------ Data extract
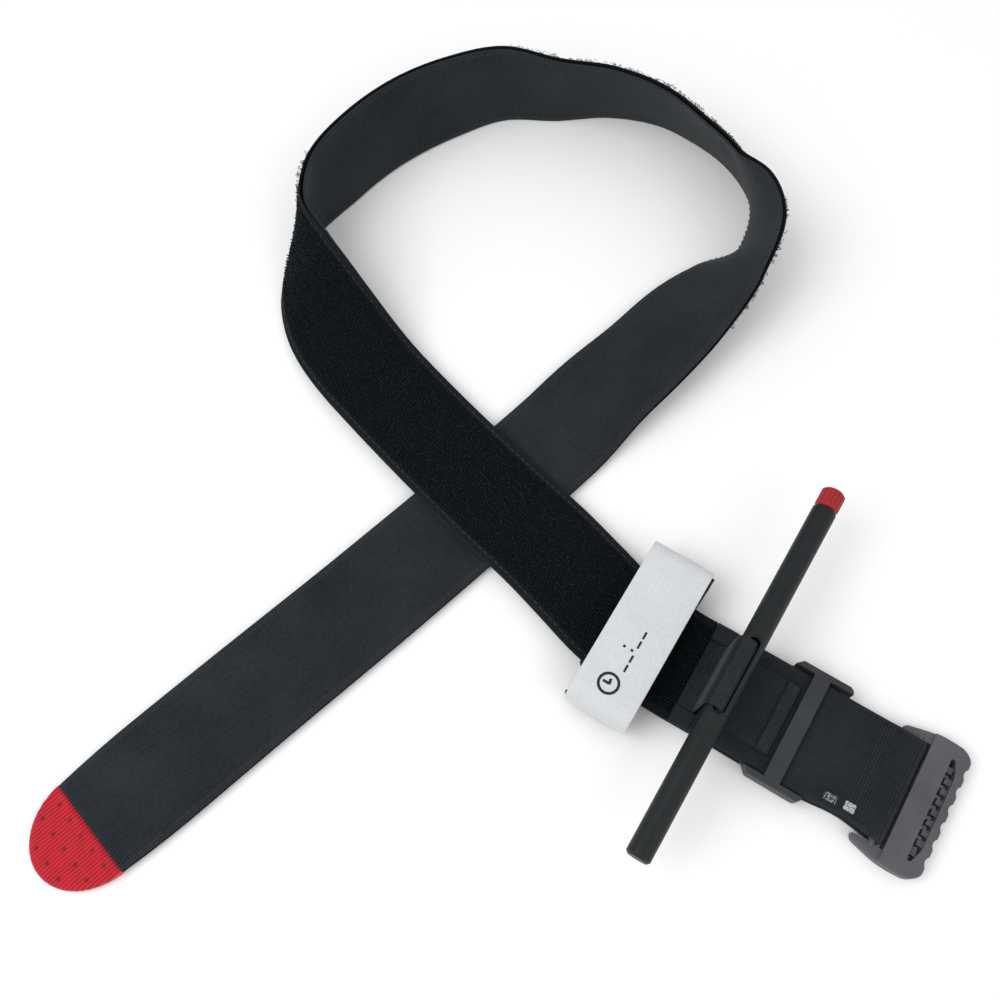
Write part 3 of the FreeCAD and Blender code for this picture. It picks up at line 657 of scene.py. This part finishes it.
def stitches(name, seat, run, flank, out, length, radius, material):
    """Row of stitches: each is a six-sided bead whose radius swells from 0.35 at its ends to 1 at its
    middle, laid along run at its seat."""
    share = np.array([-0.5, -0.36, 0.0, 0.36, 0.5])
    swell = np.array([0.35, 0.85, 1.0, 0.85, 0.35]) * radius
    turn = np.arange(THREAD_SIDES) * 2 * math.pi / THREAD_SIDES
    spine = seat[:, None] + run[:, None] * (share * length)[:, None]
    ring = (flank[:, None, None] * np.cos(turn)[:, None] + out[:, None, None] * np.sin(turn)[:, None])
    points = spine[:, :, None] + ring * swell[:, None, None]
    return make_piece(name, points, many_skins(len(seat), len(share), THREAD_SIDES), material)


for number, (sign, face) in enumerate(((-1, 1), (1, 1), (-1, -1), (1, -1))):
    places = np.arange(TIP_L + STITCH_START, ROUTE_L - STITCH_STOP, STITCH_PITCH)
    centre, across, normal = band_course(places)
    side = np.minimum(STITCH_EDGE, band_width(places) / 2 - STITCH_IN) * sign
    depth = LINING_TOP if face > 0 else PILE_TOP - GROUND_T
    level = depth + band_lift(places, side)
    seat = centre + across * side[:, None] + normal * level[:, None]
    row = stitches("edge_stitches_%d" % number, seat, np.cross(normal, across), across, normal * face,
                   STITCH_L, THREAD_R, THREAD_FINISH)
    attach(row, "band")

# ------------------------------------------------------------------ red end of the tail
# The tail's end is capped with red ribbed webbing whose ribs run lengthwise, cut to half an oval and
# spot welded through all plies in a square grid so that it won't fray.
RED_PITCH = 1.1
RED_RIB = 0.11
RED_YARN = 0.5
RED_COLUMNS = 235
RED_RINGS = 26
WELD_ROWS = ((3.0, 5), (9.5, 5), (16.0, 3))
WELD_PITCH = 6.2
WELD_R = 0.75
WELD_DEPTH = 0.3


def red_finish():
    """Red ribbed webbing: dark in the valleys between the lengthwise ribs as painted shade, burnt grey at
    each weld.
    """
    material, tree, shader = new_finish("red_ribbed_nylon", 0.66, 0.2, 0.1)
    lie, parts = lie_on_strap(tree)
    weld = add(tree, "Attribute", attribute_name="weld").outputs["Fac"]
    rib = maths(tree, "COSINE", maths(tree, "MULTIPLY", parts[1], 2 * math.pi / (RED_PITCH * MM)))
    yarn = ripple(tree, parts[0], RED_YARN)
    crest = maths(tree, "MULTIPLY_ADD", rib, 0.5, 0.5)
    mottle = add(tree, "TexNoise", {"Vector": lie, "Scale": 260.0, "Detail": 3.0}).outputs[0]
    # The crest lightens the rib tops; the valleys stay dark as painted shade.
    shade = maths(tree, "MULTIPLY_ADD", mottle, 0.5, maths(tree, "MULTIPLY", crest, 0.65))
    cloth = blend_colours(tree, shade, srgb(124, 14, 26), srgb(214, 36, 52))
    set_colour(tree, shader, weld, cloth, srgb(96, 32, 34))
    set_relief(tree, shader, maths(tree, "MULTIPLY_ADD", yarn, 0.2, crest), 0.5, 0.08)
    return material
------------
* [The request]: Extract all of the data exactly as written.

* [Response]:
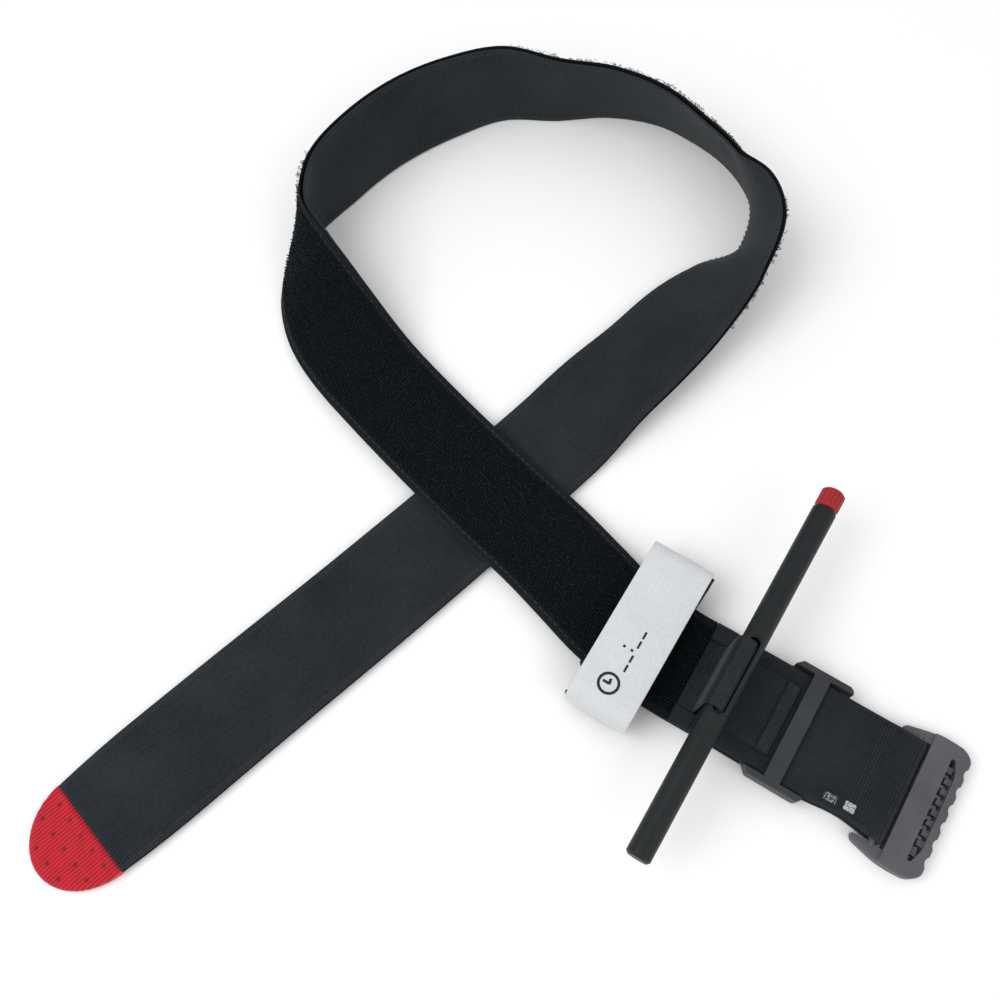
Write part 3 of the FreeCAD and Blender code for this picture. It picks up at line 657 of scene.py. This part finishes it.
def stitches(name, seat, run, flank, out, length, radius, material):
    """Row of stitches: each is a six-sided bead whose radius swells from 0.35 at its ends to 1 at its
    middle, laid along run at its seat."""
    share = np.array([-0.5, -0.36, 0.0, 0.36, 0.5])
    swell = np.array([0.35, 0.85, 1.0, 0.85, 0.35]) * radius
    turn = np.arange(THREAD_SIDES) * 2 * math.pi / THREAD_SIDES
    spine = seat[:, None] + run[:, None] * (share * length)[:, None]
    ring = (flank[:, None, None] * np.cos(turn)[:, None] + out[:, None, None] * np.sin(turn)[:, None])
    points = spine[:, :, None] + ring * swell[:, None, None]
    return make_piece(name, points, many_skins(len(seat), len(share), THREAD_SIDES), material)


for number, (sign, face) in enumerate(((-1, 1), (1, 1), (-1, -1), (1, -1))):
    places = np.arange(TIP_L + STITCH_START, ROUTE_L - STITCH_STOP, STITCH_PITCH)
    centre, across, normal = band_course(places)
    side = np.minimum(STITCH_EDGE, band_width(places) / 2 - STITCH_IN) * sign
    depth = LINING_TOP if face > 0 else PILE_TOP - GROUND_T
    level = depth + band_lift(places, side)
    seat = centre + across * side[:, None] + normal * level[:, None]
    row = stitches("edge_stitches_%d" % number, seat, np.cross(normal, across), across, normal * face,
                   STITCH_L, THREAD_R, THREAD_FINISH)
    attach(row, "band")

# ------------------------------------------------------------------ red end of the tail
# The tail's end is capped with red ribbed webbing whose ribs run lengthwise, cut to half an oval and
# spot welded through all plies in a square grid so that it won't fray.
RED_PITCH = 1.1
RED_RIB = 0.11
RED_YARN = 0.5
RED_COLUMNS = 235
RED_RINGS = 26
WELD_ROWS = ((3.0, 5), (9.5, 5), (16.0, 3))
WELD_PITCH = 6.2
WELD_R = 0.75
WELD_DEPTH = 0.3


def red_finish():
    """Red ribbed webbing: dark in the valleys between the lengthwise ribs as painted shade, burnt grey at
    each weld.
    """
    material, tree, shader = new_finish("red_ribbed_nylon", 0.66, 0.2, 0.1)
    lie, parts = lie_on_strap(tree)
    weld = add(tree, "Attribute", attribute_name="weld").outputs["Fac"]
    rib = maths(tree, "COSINE", maths(tree, "MULTIPLY", parts[1], 2 * math.pi / (RED_PITCH * MM)))
    yarn = ripple(tree, parts[0], RED_YARN)
    crest = maths(tree, "MULTIPLY_ADD", rib, 0.5, 0.5)
    mottle = add(tree, "TexNoise", {"Vector": lie, "Scale": 260.0, "Detail": 3.0}).outputs[0]
    # The crest lightens the rib tops; the valleys stay dark as painted shade.
    shade = maths(tree, "MULTIPLY_ADD", mottle, 0.5, maths(tree, "MULTIPLY", crest, 0.65))
    cloth = blend_colours(tree, shade, srgb(124, 14, 26), srgb(214, 36, 52))
    set_colour(tree, shader, weld, cloth, srgb(96, 32, 34))
    set_relief(tree, shader, maths(tree, "MULTIPLY_ADD", yarn, 0.2, crest), 0.5, 0.08)
    return material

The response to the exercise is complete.